| EXERCISE |
Locate all lines with the word "manifold" and copy them out.
──────── GIVEN DATA ────────
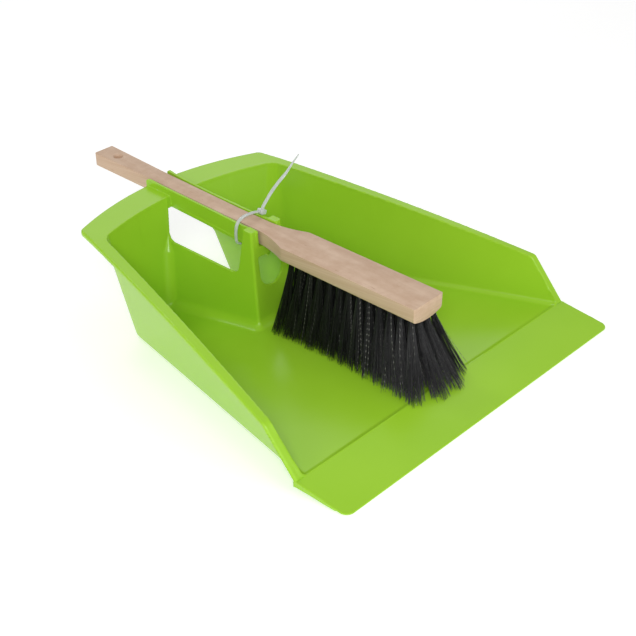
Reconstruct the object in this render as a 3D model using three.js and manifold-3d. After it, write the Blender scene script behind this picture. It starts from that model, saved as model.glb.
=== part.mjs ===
// Dust pan and brush set: a moulded dust pan, a wooden counter brush that lies in the channel of the
// pan's grip, and the cable tie that holds the two together.
//
// Millimetres. The set is drawn with the pan's back flange level: X across, Y from the lip to the back,
// Z up, with y = 0 and z = 0 on the lip's front edge. The last lines tip it so that it stands on the lip's
// front edge and the floor's back edge, and put the origin under the middle of the whole set.
import * as THREE from "three";
import { mergeVertices } from "three/addons/utils/BufferGeometryUtils.js";
import Module from "manifold-3d";

const wasm = await Module();
wasm.setup();

// Driving dimensions

const REST_TILT = THREE.MathUtils.degToRad(6.83); // from "flange level" to "standing on the floor"
const WALL = 2.5; // thickness of the moulding

const lip = { halfWidth: 185, depth: 55, rise: 3.1, corner: 8, edge: 1.3, sideOut: 1.4, lap: 2 };
const skirt = { thickness: 2, drop: 5, frontDrop: 2.5, front: 12, overlap: 0.2 };
const floor = { fall: 0.145, frontHalf: 177.6, backHalf: 101.9, backY: 373.7, centreY: 384.8, corner: 18 };
const rim = {
  bend: { x: 179, y: 91.3, z: 42 }, // where the side rim turns down to the lip
  back: { x: 114.3, y: 388.9, z: 64.6 }, // the virtual back corner of the rim's inner edge
  centreY: 409.4,
  corner: 20,
  crown: 3.2, // how far the side rim rises over its chord
};
const flange = { side: 7.8, cornerX: 121.7, cornerY: 418, centreY: 444.4, corner: 5, roll: 4 };
const foot = { x: 177.7, y: 56, z: 4.6, outerX: 186.4 }; // where the rim runs out into the lip

const recess = {
  low: { z: -60, frontHalf: 26.3, backHalf: 46.2, frontY: 263.7, backY: 379.4 },
  high: { z: 73.9, frontHalf: 20.5, backHalf: 17.4, frontY: 280.6, backY: 410.5 },
};
const channel = {
  innerHalf: 12.3, waist: 1.3, // half width between the ribs at the ends, and how much less at the middle
  underside: 53.3, floorTop: 55.7,
  frontTop: 73.9, backTop: 71.8, sag: 1.3, // height of the ribs' tops, and how far they dip between
  backY: 444.2,
};
const grip = { wallTop: 22.2, footY: 297.5, footZ: 31, lean: 0.8, tipY: 291.6, filletR: 9 };
const thumbHole = { half: 14.8, centreZ: 26.8, top: 46.3 };

const brush = { yaw: THREE.MathUtils.degToRad(0.97), pivotY: 345 };
const wood = {
  tailY: 532.5, tailHalf: 11.8, widenY: 430, handleHalf: 9.7, // the handle widens again towards the tail
  neckY: 286, shoulderY: 243, flare: 1.85, blockHalf: 20, frontY: 79.5,
  tailTop: 71.8, crankY: 330, crankTop: 71.4, frontTop: 76.5, // the top rises from the crank to the front
  handleThick: 15.1, blockThick: 14, crown: 3.6, // thickness at the sides, and the belly under the block
  tailCorner: 1, hangY: 507.5, hangRadius: 4.2,
};
const tuft = {
  rows: 4, columns: 13, rowPitch: 9.3, backY: 233.5, frontY: 87, rootRadius: 2.6, holeRadius: 2.95,
  depth: 9, endGap: 0.3, collar: 0.5, // depth in the wood, room at the end, straight length below the wood
  trim: 78, floorGap: 0.8, sides: 8, fill: 0.44,
};
const fan = { backY: 244, frontY: 55, backHalf: 27, frontHalf: 36, frontShift: -10 }; // where the tips end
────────
| THE RESULT |
Reconstruct the object in this render as a 3D model using three.js and manifold-3d. After it, write the Blender scene script behind this picture. It starts from that model, saved as model.glb.
import Module from "manifold-3d";